[Scripts that build objects]
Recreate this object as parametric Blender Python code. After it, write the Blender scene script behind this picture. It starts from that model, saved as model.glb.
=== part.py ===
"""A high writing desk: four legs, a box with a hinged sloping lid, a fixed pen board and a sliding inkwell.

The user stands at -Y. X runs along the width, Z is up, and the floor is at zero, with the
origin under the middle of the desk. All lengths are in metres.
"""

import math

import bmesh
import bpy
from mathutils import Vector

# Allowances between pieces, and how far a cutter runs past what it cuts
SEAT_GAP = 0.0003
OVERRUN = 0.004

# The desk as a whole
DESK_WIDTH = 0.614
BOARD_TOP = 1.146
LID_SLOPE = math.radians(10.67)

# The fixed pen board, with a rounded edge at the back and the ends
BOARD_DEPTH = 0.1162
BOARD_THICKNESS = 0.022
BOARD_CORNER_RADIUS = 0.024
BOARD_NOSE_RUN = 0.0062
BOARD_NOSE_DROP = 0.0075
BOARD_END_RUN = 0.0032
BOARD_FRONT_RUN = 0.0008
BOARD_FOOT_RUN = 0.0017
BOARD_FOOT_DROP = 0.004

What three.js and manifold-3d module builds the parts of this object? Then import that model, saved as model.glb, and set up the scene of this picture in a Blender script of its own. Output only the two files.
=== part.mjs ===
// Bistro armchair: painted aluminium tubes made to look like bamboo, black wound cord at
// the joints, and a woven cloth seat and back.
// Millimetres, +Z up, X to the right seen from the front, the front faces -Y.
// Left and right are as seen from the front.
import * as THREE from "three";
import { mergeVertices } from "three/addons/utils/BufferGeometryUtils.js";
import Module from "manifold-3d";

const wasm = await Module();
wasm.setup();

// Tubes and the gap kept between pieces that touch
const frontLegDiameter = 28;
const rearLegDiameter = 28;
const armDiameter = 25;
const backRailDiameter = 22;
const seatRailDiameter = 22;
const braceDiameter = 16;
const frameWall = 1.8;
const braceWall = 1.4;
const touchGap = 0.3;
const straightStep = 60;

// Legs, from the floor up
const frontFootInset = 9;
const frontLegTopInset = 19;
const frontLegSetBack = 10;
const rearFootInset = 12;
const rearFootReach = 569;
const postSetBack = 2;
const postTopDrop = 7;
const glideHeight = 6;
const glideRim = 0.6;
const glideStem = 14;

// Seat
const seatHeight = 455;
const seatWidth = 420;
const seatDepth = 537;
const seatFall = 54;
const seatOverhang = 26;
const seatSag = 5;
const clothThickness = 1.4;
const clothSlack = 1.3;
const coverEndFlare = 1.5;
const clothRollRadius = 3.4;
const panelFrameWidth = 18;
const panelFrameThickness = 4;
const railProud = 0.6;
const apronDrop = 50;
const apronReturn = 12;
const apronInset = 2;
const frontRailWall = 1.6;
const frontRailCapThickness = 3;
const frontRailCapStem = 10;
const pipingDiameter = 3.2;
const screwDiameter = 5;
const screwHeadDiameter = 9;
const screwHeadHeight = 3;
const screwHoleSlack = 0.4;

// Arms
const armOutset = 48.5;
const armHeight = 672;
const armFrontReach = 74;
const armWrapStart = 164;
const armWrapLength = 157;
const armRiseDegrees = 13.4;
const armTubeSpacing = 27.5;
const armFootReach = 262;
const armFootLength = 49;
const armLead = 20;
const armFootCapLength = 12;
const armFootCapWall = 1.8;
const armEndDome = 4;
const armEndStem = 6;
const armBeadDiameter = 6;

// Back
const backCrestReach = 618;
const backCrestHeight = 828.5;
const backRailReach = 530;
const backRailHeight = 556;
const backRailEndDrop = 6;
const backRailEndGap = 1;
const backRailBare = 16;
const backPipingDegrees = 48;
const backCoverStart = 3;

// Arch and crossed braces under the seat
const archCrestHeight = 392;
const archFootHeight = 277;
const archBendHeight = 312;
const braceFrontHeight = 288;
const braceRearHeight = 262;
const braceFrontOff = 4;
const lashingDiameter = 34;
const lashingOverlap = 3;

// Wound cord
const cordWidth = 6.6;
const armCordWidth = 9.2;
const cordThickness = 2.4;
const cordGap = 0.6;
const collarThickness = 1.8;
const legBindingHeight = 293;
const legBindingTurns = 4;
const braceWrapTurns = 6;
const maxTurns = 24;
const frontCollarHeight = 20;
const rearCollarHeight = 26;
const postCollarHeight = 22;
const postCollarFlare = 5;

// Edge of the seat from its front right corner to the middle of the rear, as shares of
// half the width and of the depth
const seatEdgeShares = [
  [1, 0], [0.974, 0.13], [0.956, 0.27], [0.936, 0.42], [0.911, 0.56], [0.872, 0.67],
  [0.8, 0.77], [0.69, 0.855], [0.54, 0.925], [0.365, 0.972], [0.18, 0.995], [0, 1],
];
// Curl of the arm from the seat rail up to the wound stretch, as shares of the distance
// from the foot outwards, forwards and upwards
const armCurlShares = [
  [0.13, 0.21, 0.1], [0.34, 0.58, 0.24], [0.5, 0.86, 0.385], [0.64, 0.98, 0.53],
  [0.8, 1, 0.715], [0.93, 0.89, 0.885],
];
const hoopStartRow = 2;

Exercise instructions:
Reproduce exactly the lines from the beginning of the entries above up to and including the line that contains "LID_SLOPE = math.radians(10.67)".

Final result:
Recreate this object as parametric Blender Python code. After it, write the Blender scene script behind this picture. It starts from that model, saved as model.glb.
=== part.py ===
"""A high writing desk: four legs, a box with a hinged sloping lid, a fixed pen board and a sliding inkwell.

The user stands at -Y. X runs along the width, Z is up, and the floor is at zero, with the
origin under the middle of the desk. All lengths are in metres.
"""

import math

import bmesh
import bpy
from mathutils import Vector

# Allowances between pieces, and how far a cutter runs past what it cuts
SEAT_GAP = 0.0003
OVERRUN = 0.004

# The desk as a whole
DESK_WIDTH = 0.614
BOARD_TOP = 1.146
LID_SLOPE = math.radians(10.67)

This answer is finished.